### GIVEN INSTRUCTION
Going from the top of the data below, give again each line through the one containing "return lower + upper[-2:0:-1]", both ends kept.

### DATA BLOCK
============================================================
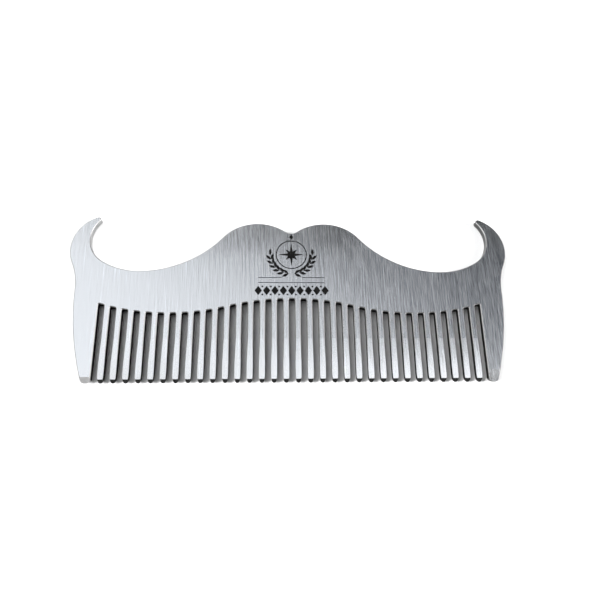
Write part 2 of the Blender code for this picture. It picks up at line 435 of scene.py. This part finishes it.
def leaf(foot, angle):
    """Pointed leaf with its foot at a point, growing in the direction of the angle."""
    along = Vector((math.cos(angle), math.sin(angle)))
    across = Vector((-along.y, along.x))
    upper = []
    lower = []
    for i in range(LEAF_STEPS + 1):
        part = i / LEAF_STEPS
        middle = foot + along * (LEAF_LENGTH * part)
        width = across * (LEAF_HALF_WIDTH * math.sin(math.pi * part))
        upper.append(middle + width)
        lower.append(middle - width)
    return lower + upper[-2:0:-1]


def star_point(index):
    """One point of the star, long or short in turn, with its foot at the centre."""
    angle = math.tau * index / STAR_POINTS
    side = math.pi / STAR_POINTS
    radius = STAR_MINOR_RADIUS if index % 2 else STAR_RADIUS
    tip = Vector((math.cos(angle), math.sin(angle))) * radius
    right = Vector((math.cos(angle - side), math.sin(angle - side))) * STAR_VALLEY_RADIUS
    left = Vector((math.cos(angle + side), math.sin(angle + side))) * STAR_VALLEY_RADIUS
    return [STAR_CENTRE, STAR_CENTRE + right, STAR_CENTRE + tip, STAR_CENTRE + left]


def ring_segment(index):
    """One of the short straight pieces that make the ring round the star."""
    turns = (math.tau * index / RING_STEPS, math.tau * (index + 1) / RING_STEPS)
    ways = [Vector((math.cos(t), math.sin(t))) for t in turns]
    outer = [STAR_CENTRE + way * (RING_RADIUS + RING_WIDTH / 2.0) for way in ways]
    inner = [STAR_CENTRE + way * (RING_RADIUS - RING_WIDTH / 2.0) for way in ways]
    return outer + inner[::-1]


def band():
    """Row of lozenges with dots between them."""
    first = -(BAND_LOZENGES - 1) / 2.0
    shapes = []
    for i in range(BAND_LOZENGES):
        x = (first + i) * BAND_PITCH
        shapes.append(lozenge(Vector((x, BAND_CENTRE)), BAND_HALF_LENGTH, BAND_HALF_HEIGHT))
    for i in range(BAND_LOZENGES - 1):
        x = (first + i + 0.5) * BAND_PITCH
        for side in (-1, 1):
            shapes.append(disc(Vector((x, BAND_CENTRE + side * BAND_DOT_OFFSET)), BAND_DOT_RADIUS))
    return shapes


def wreath():
    """Two sprigs of leaves that curve up round the star."""
    shapes = []
    for i in range(LEAF_PAIRS + 1):
        turn = WREATH_START + (WREATH_END - WREATH_START) * i / LEAF_PAIRS
        foot = Vector((math.cos(turn), math.sin(turn))) * WREATH_RADIUS
        spreads = (0.0,) if i == LEAF_PAIRS else (-LEAF_SPREAD, LEAF_SPREAD)
        for spread in spreads:
            right = leaf(foot, turn + math.pi / 2.0 + spread)
            left = [Vector((-p.x, p.y)) for p in reversed(right)]
            shapes += [[STAR_CENTRE + p for p in right], [STAR_CENTRE + p for p in left]]
    return shapes


def ornament_shapes():
    finial = STAR_CENTRE + Vector((0.0, FINIAL_OFFSET))
    shapes = band() + wreath()
    shapes += [star_point(i) for i in range(STAR_POINTS)]
    shapes += [ring_segment(i) for i in range(RING_STEPS)]
    shapes.append(lozenge(finial, FINIAL_HALF_SIZE, FINIAL_STRETCH * FINIAL_HALF_SIZE))
    shapes.append(rule(-RULE_HALF_LENGTH, RULE_HALF_LENGTH, LOWER_RULE_HEIGHT))
    for side in (-1, 1):
        ends = sorted((side * UPPER_RULE_START, side * RULE_HALF_LENGTH))
        shapes.append(rule(*ends, UPPER_RULE_HEIGHT))
    return shapes


def print_piece():
    """The ornament: each shape a thin solid that stands in the face and just proud of it."""
    shape = bmesh.new()
    foot = FACE_HEIGHT - PRINT_DEPTH
    for outline in ornament_shapes():
        corners = [shape.verts.new((p.x, p.y, foot)) for p in outline]
        base = shape.faces.new(corners)
        raised = bmesh.ops.extrude_face_region(shape, geom=[base])["geom"]
        moved = [item for item in raised if isinstance(item, bmesh.types.BMVert)]
        bmesh.ops.translate(shape, verts=moved, vec=(0.0, 0.0, PRINT_DEPTH + PRINT_HEIGHT))
    bmesh.ops.recalc_face_normals(shape, faces=shape.faces)
    mesh = bpy.data.meshes.new("printed_ornament")
    shape.to_mesh(mesh)
    shape.free()
    mesh.materials.append(black_print())
    return link(bpy.data.objects.new("printed_ornament", mesh))


def floor():
    """Plain pale floor under the comb."""
    material = bpy.data.materials.new("pale_floor")
    nodes = Nodes(material)
    shader = nodes.surface()
    shader.inputs["Base Color"].default_value = grey(FLOOR_LEVEL)
    shader.inputs["Roughness"].default_value = 0.9
    shader.inputs["Specular IOR Level"].default_value = 0.1
    mesh = bpy.data.meshes.new("floor")
    half = FLOOR_SIZE / 2.0
    height = comb_low.z
    corners = [(-half, -half, height), (half, -half, height), (half, half, height), (-half, half, height)]
    mesh.from_pydata(corners, [], [(0, 1, 2, 3)])
    mesh.materials.append(material)
    ground = link(bpy.data.objects.new("floor", mesh))


def studio_tent():
    """Soft light from the left and overhead, dark on the right, with a strip light just behind overhead
    and a pale band along the horizon. The light and dark patches are placed and sized so that, from the
    photo's angle, the comb reflects them as it does in the photo."""
    world = bpy.data.worlds.new("studio_tent")
    nodes = Nodes(world)
    parts = nodes.add("SeparateXYZ")
    nodes.wire(nodes.add("TexCoord").outputs["Generated"], parts.inputs[0])
    x, y, z = parts.outputs
    rise = nodes.math("MAXIMUM", z, LEAST_RISE)
    right = nodes.math("DIVIDE", x, rise)
    back = nodes.math("DIVIDE", y, rise)
    across = nodes.weigh(right, ROOF_RIGHT_SHARE, back, ROOF_BACK_SHARE)
    roof = nodes.blend(nodes.ramp(across, *ROOF_EDGE), ROOF_LIGHT, ROOF_DARK)
    shade_back = nodes.ramp(back, *SHADE_BACK_EDGE)
    shade = nodes.math("MULTIPLY", shade_back, nodes.ramp(right, *SHADE_RIGHT_EDGE))
    roof = nodes.blend(shade, roof, grey(SHADE_LEVEL))
    on_right = nodes.ramp(right, *SIDE_EDGE)
    behind = nodes.blend(on_right, grey(BEHIND_LEVEL), grey(RIGHT_LEVEL))
    front = nodes.blend(on_right, grey(FRONT_LEVEL), grey(RIGHT_LEVEL))
    strip = nodes.blend(nodes.ramp(right, *STRIP_RIGHT_EDGE), STRIP_LEFT, STRIP_RIGHT)
    upper = nodes.blend(nodes.ramp(back, *ROOF_BACK_EDGE), roof, behind)
    upper = nodes.blend(nodes.ramp(back, *STRIP_BACK_EDGE), strip, upper)
    upper = nodes.blend(nodes.ramp(back, *STRIP_FRONT_EDGE), front, upper)
    colour = nodes.blend(nodes.ramp(z, *HORIZON_RISE), grey(HORIZON_LEVEL), upper)
    background = nodes.add("Background")
    nodes.wire(colour, background.inputs["Color"])
    output = nodes.add("OutputWorld")
    nodes.wire(background.outputs["Background"], output.inputs["Surface"])
    bpy.context.scene.world = world


def key_light(name, direction, strength):
    """Large soft light, far away in that direction from the comb."""
    light = bpy.data.lights.new(name, "SUN")
    light.angle = KEY_ANGLE
    light.energy = strength
    lamp = link(bpy.data.objects.new(name, light))
    lamp.rotation_mode = "QUATERNION"
    lamp.rotation_quaternion = (-Vector(direction)).to_track_quat("-Z", "Y")


def camera():
    lens = bpy.data.cameras.new("camera")
    lens.lens = CAMERA_LENS
    lens.sensor_width = CAMERA_SENSOR
    lens.clip_start = CAMERA_NEAR
    lens.clip_end = CAMERA_FAR
    view = link(bpy.data.objects.new("camera", lens))
    view.location = CAMERA_PLACE
    view.rotation_euler = CAMERA_TURN
    bpy.context.scene.camera = view


plate = plate_piece()
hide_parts("comb")
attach(plate, "root")
ornament = print_piece()
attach(ornament, "root")
floor()
studio_tent()
key_light("left_key", LEFT_KEY_FROM, LEFT_KEY_STRENGTH)
key_light("right_key", RIGHT_KEY_FROM, RIGHT_KEY_STRENGTH)
camera()
bpy.context.scene.view_settings.view_transform = "Standard"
============================================================
### SOLUTION TO THIS TASK
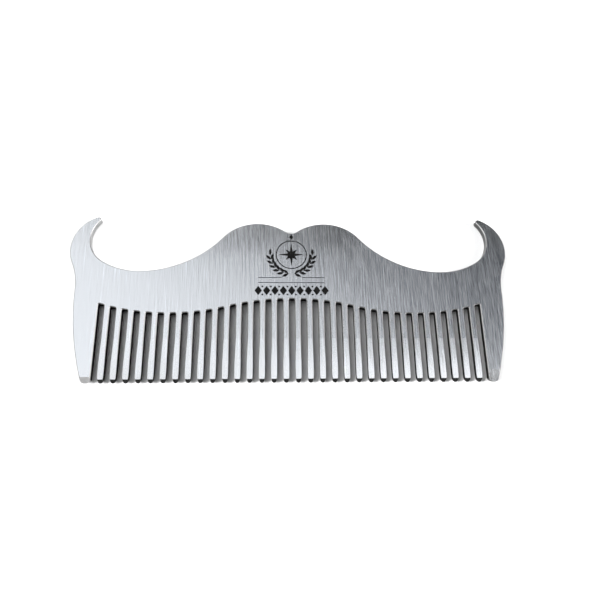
Write part 2 of the Blender code for this picture. It picks up at line 435 of scene.py. This part finishes it.
def leaf(foot, angle):
    """Pointed leaf with its foot at a point, growing in the direction of the angle."""
    along = Vector((math.cos(angle), math.sin(angle)))
    across = Vector((-along.y, along.x))
    upper = []
    lower = []
    for i in range(LEAF_STEPS + 1):
        part = i / LEAF_STEPS
        middle = foot + along * (LEAF_LENGTH * part)
        width = across * (LEAF_HALF_WIDTH * math.sin(math.pi * part))
        upper.append(middle + width)
        lower.append(middle - width)
    return lower + upper[-2:0:-1]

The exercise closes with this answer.